STATED GOAL
Your task is to print all of the material verbatim.
━━━━━━
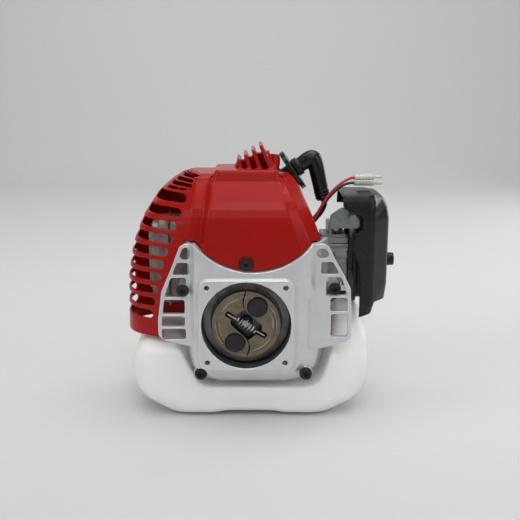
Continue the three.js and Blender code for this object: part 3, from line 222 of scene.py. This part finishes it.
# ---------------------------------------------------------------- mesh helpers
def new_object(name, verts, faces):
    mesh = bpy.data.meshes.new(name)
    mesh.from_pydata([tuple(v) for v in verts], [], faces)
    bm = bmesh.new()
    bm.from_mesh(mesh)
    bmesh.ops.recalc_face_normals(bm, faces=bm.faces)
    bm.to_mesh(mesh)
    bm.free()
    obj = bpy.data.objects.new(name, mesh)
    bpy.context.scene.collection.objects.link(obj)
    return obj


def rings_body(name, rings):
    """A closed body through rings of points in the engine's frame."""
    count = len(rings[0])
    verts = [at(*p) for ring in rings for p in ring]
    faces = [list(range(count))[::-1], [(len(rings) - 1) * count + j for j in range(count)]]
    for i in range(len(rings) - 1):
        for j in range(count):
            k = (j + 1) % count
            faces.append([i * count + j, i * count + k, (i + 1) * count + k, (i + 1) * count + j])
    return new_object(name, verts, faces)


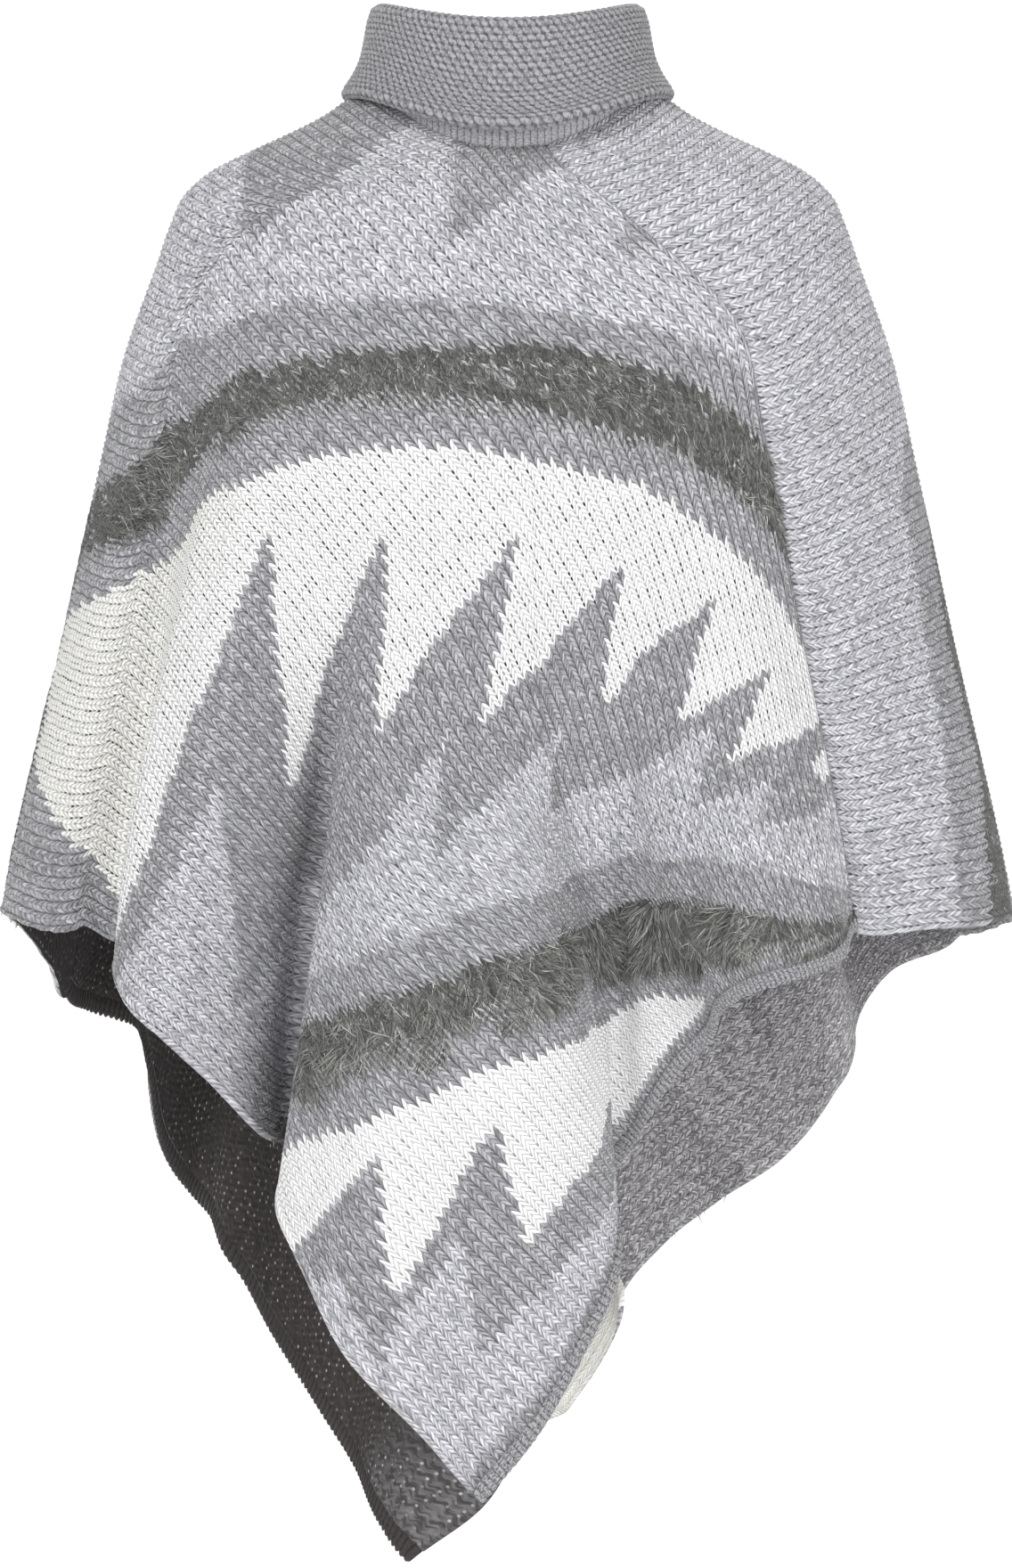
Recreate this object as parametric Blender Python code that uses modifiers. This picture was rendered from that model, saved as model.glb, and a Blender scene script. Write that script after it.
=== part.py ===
━━━━━━
RESPONSE BELOW
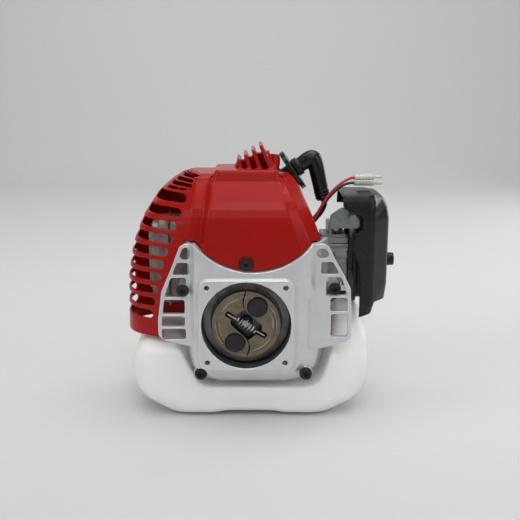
Continue the three.js and Blender code for this object: part 3, from line 222 of scene.py. This part finishes it.
# ---------------------------------------------------------------- mesh helpers
def new_object(name, verts, faces):
    mesh = bpy.data.meshes.new(name)
    mesh.from_pydata([tuple(v) for v in verts], [], faces)
    bm = bmesh.new()
    bm.from_mesh(mesh)
    bmesh.ops.recalc_face_normals(bm, faces=bm.faces)
    bm.to_mesh(mesh)
    bm.free()
    obj = bpy.data.objects.new(name, mesh)
    bpy.context.scene.collection.objects.link(obj)
    return obj


def rings_body(name, rings):
    """A closed body through rings of points in the engine's frame."""
    count = len(rings[0])
    verts = [at(*p) for ring in rings for p in ring]
    faces = [list(range(count))[::-1], [(len(rings) - 1) * count + j for j in range(count)]]
    for i in range(len(rings) - 1):
        for j in range(count):
            k = (j + 1) % count
            faces.append([i * count + j, i * count + k, (i + 1) * count + k, (i + 1) * count + j])
    return new_object(name, verts, faces)


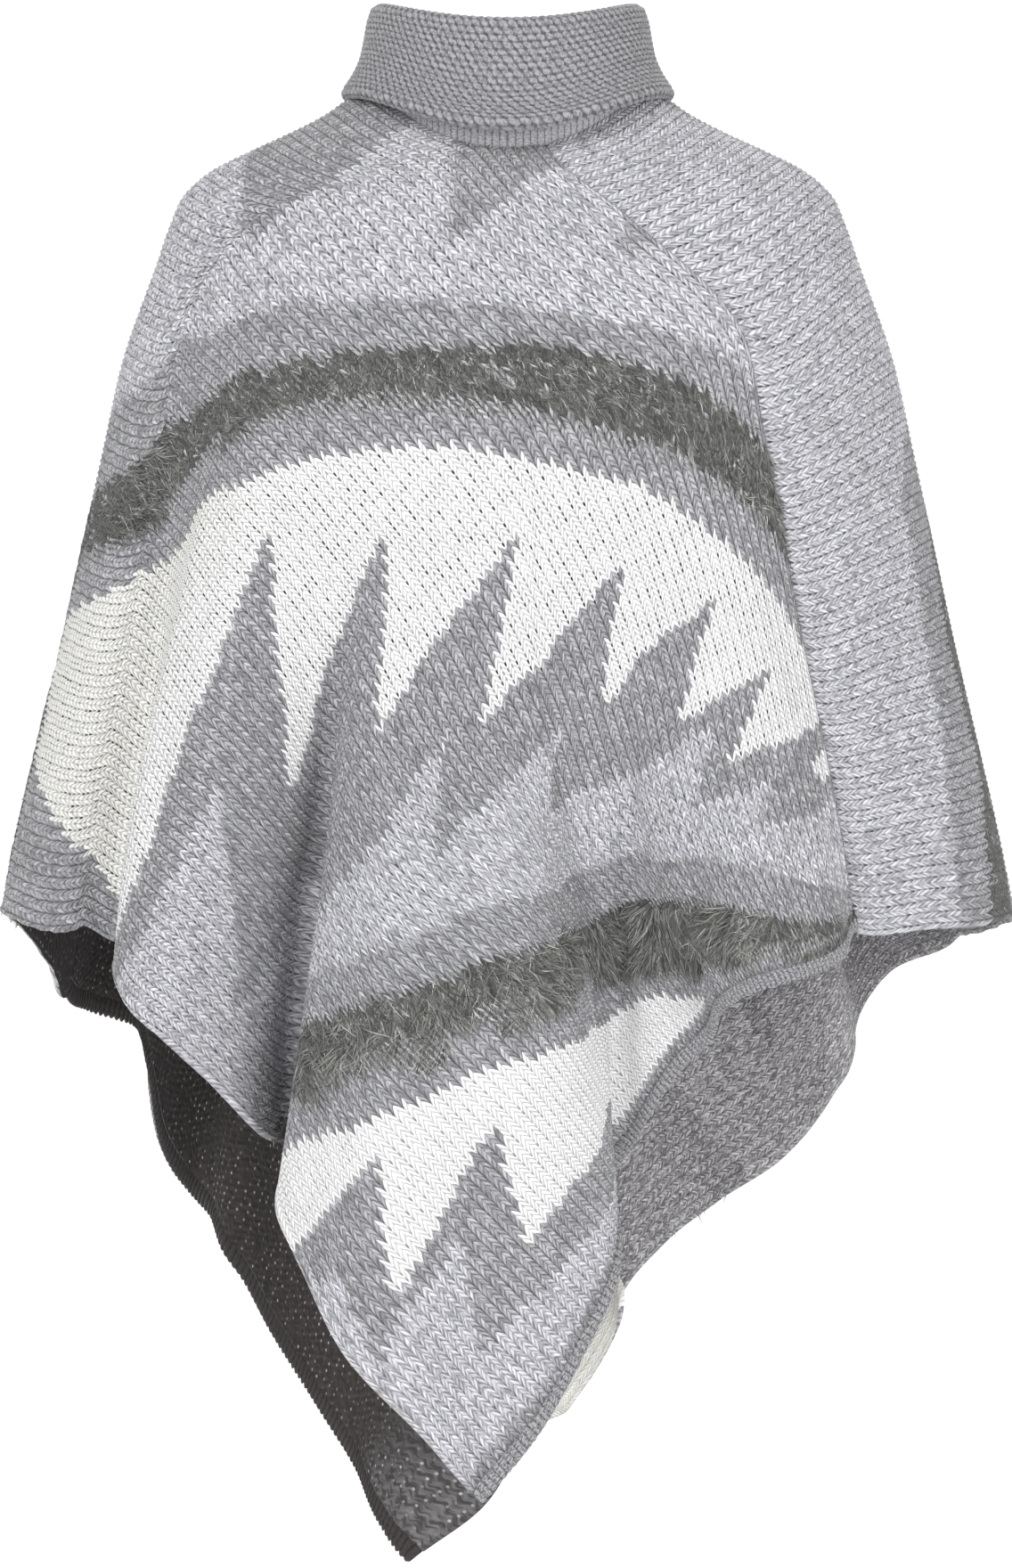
Recreate this object as parametric Blender Python code that uses modifiers. This picture was rendered from that model, saved as model.glb, and a Blender scene script. Write that script after it.
=== part.py ===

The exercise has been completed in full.